Midway through Cameron and Colin Cairnes’ 100 Bloody Acres, a character who’s tripping on acid and running for his life stumbles into a deserted Australian tourist attraction called Fairyland Village, where motorized versions of fabled characters lunge at him with leering menace. It’s a perfect encapsulation of the virtues of the Cairnes’ first feature and the limitations of their clockwork black comedy.

When the audience meets Damon Herriman, he’s lugging the body of a car-crash victim into the back of his fertilizer truck, where it’s soon joined by three live ones—self-described “country girl” Anna McGahan, Oliver Ackland, and Jamie Kristian, all road-tripping their way to a music festival held on the Aussie equivalent of Yasgur’s farm.

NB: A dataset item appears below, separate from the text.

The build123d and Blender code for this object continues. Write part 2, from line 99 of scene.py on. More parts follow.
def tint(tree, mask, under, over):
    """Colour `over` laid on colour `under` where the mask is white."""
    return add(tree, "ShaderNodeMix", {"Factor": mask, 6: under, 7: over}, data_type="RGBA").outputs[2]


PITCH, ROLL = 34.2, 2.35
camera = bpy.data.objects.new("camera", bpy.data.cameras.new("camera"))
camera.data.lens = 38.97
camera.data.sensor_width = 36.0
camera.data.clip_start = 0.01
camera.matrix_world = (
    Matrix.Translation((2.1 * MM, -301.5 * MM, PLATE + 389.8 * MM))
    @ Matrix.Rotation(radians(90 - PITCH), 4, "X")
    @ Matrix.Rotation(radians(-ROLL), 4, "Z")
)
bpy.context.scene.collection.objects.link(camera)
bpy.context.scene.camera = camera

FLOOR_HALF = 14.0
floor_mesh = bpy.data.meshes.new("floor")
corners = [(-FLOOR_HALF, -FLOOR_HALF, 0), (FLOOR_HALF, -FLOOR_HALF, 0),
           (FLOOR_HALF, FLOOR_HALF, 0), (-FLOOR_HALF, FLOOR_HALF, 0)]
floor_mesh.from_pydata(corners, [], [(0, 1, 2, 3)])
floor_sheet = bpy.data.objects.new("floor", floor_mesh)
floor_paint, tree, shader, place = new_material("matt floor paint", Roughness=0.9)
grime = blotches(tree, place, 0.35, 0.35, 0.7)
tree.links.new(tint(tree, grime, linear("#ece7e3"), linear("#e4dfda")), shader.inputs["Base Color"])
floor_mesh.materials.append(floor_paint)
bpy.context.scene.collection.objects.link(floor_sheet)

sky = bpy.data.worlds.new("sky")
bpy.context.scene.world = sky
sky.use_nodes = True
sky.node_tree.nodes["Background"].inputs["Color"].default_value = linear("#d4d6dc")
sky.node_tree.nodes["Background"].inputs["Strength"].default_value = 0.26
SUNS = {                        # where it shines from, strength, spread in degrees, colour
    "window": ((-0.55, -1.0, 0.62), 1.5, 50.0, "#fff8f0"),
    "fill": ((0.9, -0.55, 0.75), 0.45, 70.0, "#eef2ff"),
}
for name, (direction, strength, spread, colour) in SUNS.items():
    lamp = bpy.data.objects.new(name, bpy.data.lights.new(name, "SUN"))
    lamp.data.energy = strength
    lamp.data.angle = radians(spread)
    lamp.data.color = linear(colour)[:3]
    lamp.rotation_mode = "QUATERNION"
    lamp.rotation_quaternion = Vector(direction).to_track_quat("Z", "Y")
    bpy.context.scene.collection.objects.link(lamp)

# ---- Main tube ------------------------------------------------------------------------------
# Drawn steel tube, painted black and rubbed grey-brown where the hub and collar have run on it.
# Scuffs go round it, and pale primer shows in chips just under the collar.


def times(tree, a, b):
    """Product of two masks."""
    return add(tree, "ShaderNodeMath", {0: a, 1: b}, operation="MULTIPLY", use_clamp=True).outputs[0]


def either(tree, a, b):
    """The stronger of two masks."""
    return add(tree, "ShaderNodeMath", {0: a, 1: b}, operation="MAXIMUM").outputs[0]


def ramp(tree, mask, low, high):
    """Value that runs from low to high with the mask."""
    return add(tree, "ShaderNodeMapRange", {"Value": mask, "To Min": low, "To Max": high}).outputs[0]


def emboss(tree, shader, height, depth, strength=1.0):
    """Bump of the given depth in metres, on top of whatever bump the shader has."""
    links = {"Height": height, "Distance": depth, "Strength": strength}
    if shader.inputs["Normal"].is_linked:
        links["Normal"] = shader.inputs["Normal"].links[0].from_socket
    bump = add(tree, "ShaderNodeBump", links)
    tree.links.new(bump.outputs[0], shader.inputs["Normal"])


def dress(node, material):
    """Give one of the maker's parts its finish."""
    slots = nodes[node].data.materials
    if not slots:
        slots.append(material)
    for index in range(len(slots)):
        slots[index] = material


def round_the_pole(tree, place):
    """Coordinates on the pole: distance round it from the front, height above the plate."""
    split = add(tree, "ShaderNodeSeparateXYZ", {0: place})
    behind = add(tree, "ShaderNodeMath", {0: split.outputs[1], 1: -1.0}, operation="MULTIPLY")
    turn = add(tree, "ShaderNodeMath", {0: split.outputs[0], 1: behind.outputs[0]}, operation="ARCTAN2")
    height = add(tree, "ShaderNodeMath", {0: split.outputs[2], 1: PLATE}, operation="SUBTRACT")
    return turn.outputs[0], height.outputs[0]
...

The boys go in back, locked in with dangling deer corpses and a human one buried under sacks of manure. (“It can get a little pongy in there,” Herriman warns them.) McGahan goes up front, where she and the twitchy Herriman bond over their mutual love of Slim Whitman.

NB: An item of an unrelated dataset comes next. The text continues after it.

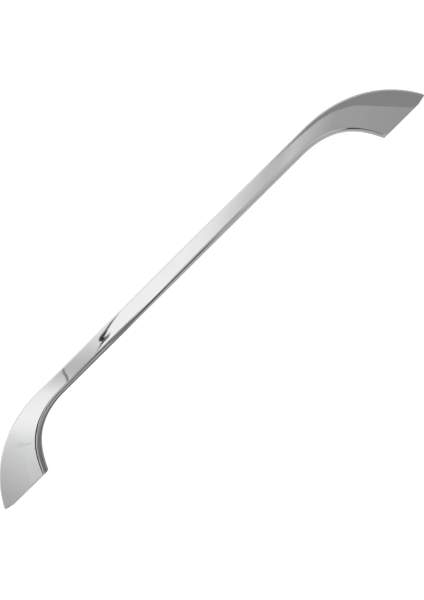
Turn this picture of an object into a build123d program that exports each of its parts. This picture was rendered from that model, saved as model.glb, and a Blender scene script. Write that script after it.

The Cairneses take their time building character and a sense of place before revealing what the audience has already guessed: The secret ingredient in the Morgan brothers’ trademark “blood and bone” fertilizer. (The logo on their truck reads, “We’ll fertilize ya!”) As a rule, Herriman and brother Angus Sampson, a towering, lugubrious lug with a bushy Amish beard, have specialized in predeceased raw materials, but the freshly killed accident victim turns out to be such a potent source of potassium that moving on to live specimens is only logical. How else is a pair of struggling small businessmen supposed to keep ahead of the competition?

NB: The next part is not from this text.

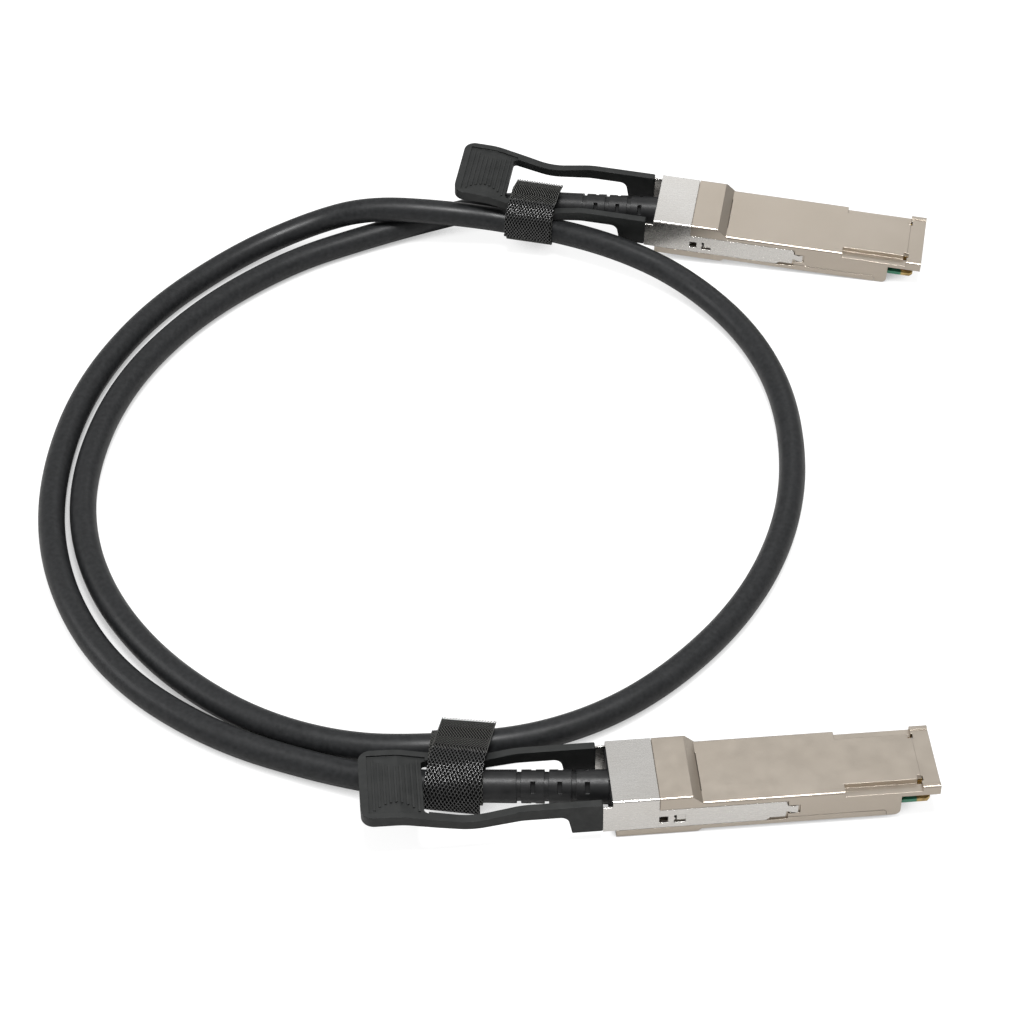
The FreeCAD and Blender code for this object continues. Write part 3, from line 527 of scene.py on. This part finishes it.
def surroundings():
    """Pale studio, brighter overhead than at the horizon; plain white to the camera."""
    tones = ((0.0, 0.42), (0.45, 0.51), (0.75, 0.66), (1.0, 0.7))
    light_strength, backdrop_strength = 0.95, 1.1
    world = bpy.data.worlds.new("studio")
    bpy.context.scene.world = world
    world.use_nodes = True
    nodes, links = world.node_tree.nodes, world.node_tree.links
    coords = nodes.new("ShaderNodeTexCoord")
    split = nodes.new("ShaderNodeSeparateXYZ")
    ramp = nodes.new("ShaderNodeValToRGB")
    elements = ramp.color_ramp.elements
    for place, tone in tones:
        element = elements.new(place) if 0.0 < place < 1.0 else elements[0 if place == 0.0 else -1]
        element.color = (tone, tone, tone, 1.0)
    links.new(coords.outputs["Generated"], split.inputs["Vector"])
    links.new(split.outputs["Z"], ramp.inputs["Fac"])
    back = nodes["Background"]
    back.inputs["Strength"].default_value = light_strength
    links.new(ramp.outputs["Color"], back.inputs["Color"])
    clear = nodes.new("ShaderNodeBackground")
    clear.inputs["Color"].default_value = (1.0, 1.0, 1.0, 1.0)
    clear.inputs["Strength"].default_value = backdrop_strength
    path = nodes.new("ShaderNodeLightPath")
    mix = nodes.new("ShaderNodeMixShader")
    links.new(path.outputs["Is Camera Ray"], mix.inputs["Fac"])
    links.new(back.outputs["Background"], mix.inputs[1])
    links.new(clear.outputs["Background"], mix.inputs[2])
    links.new(mix.outputs["Shader"], nodes["World Output"].inputs["Surface"])


def softbox(name, place, aim, size, power):
    """A rectangular light at a place, aimed at a point."""
    lamp = bpy.data.lights.new(name, "AREA")
    lamp.shape = "RECTANGLE"
    lamp.size, lamp.size_y = size
    lamp.energy = power
    piece = put(name, lamp)
    piece.location = place
    piece.rotation_euler = (Vector(aim) - Vector(place)).to_track_quat("-Z", "Y").to_euler()


def camera():
    """Long lens that looks down on the coil at about 44 degrees."""
    eye = Vector((-0.04814, -0.4003, 0.47907))
    side, height, roll = math.radians(-3.962), math.radians(43.88), math.radians(-1.027)
    back = Vector((math.sin(side) * math.cos(height), -math.cos(side) * math.cos(height),
                   math.sin(height)))
    right = Vector((math.cos(side), math.sin(side), 0.0))
    up = back.cross(right)
    turned_right = right * math.cos(roll) + up * math.sin(roll)
    turned_up = up * math.cos(roll) - right * math.sin(roll)
    data = bpy.data.cameras.new("camera")
    data.lens = 97.73
    data.sensor_width = 36.0
    data.clip_start = 0.01
    piece = put("camera", data)
    turn = Matrix((turned_right, turned_up, back)).transposed().to_4x4()
    piece.matrix_world = Matrix.Translation(eye + LAYOUT) @ turn
    bpy.context.scene.camera = piece


camera()
surroundings()
floor()
softbox("overhead", place=(0.0, -0.14, 0.94), aim=(0.0, 0.0, 0.0), size=(0.24, 0.26), power=11.0)
softbox("back", place=(0.14, 0.52, 0.42), aim=(0.05, 0.1, 0.0), size=(0.25, 0.15), power=0.14)
softbox("left", place=(-0.9, 0.1, 0.6), aim=(0.0, 0.0, 0.0), size=(0.5, 0.5), power=3.0)
# Backing: the fabric's own black, made darker than the yarns and without reflection as painted
# shade in the net's holes.
tie_backing_and_hole_shade = nylon("tie_backing_and_hole_shade", (0.004, 0.004, 0.004), (0.008, 0.008, 0.008), 0.8, 0.0)
tie_hooks = nylon("tie_hooks", (0.01, 0.01, 0.01), (0.024, 0.024, 0.024), 0.24, 1.0)
# Pile: the loops' own dark tone, made lighter than the hooks as painted glints, since the loops
# catch little of the overhead lamp.
tie_pile_and_glints = nylon("tie_pile_and_glints", (0.025, 0.025, 0.023), (0.065, 0.065, 0.06), 0.4, 0.4)
cable()
ties()
dress()
bpy.context.scene.view_settings.view_transform = "Standard"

Much of 100 Bloody Acres is standard-issue meta-horror, riffing on movie-made assumptions about what happens when horny young people find themselves at the mercy of unbalanced rednecks. (There’s even a cameo by Wolf Creek’s John Jarratt.) But the Cairneses spin the clichés and then keep spinning them, pushing past in-joke irony to more surprising and occasionally unsettling territory. Herriman has the same dense stare he’s used to potent effect as Justified’s Dewey Crowe, but it’s mixed with a naïve indeterminacy that makes him more vulnerable and more dangerous: He’s lived under his big brother’s thumb for so long, he doesn’t know who he is. At its best, though not often enough, 100 Bloody Acres is as mercurial as its central character, breezily offbeat one moment, spattered in gonzo gore the next. It’s as if the filmmakers ground the bits of other movies fine enough that it made a rich foundation for their own.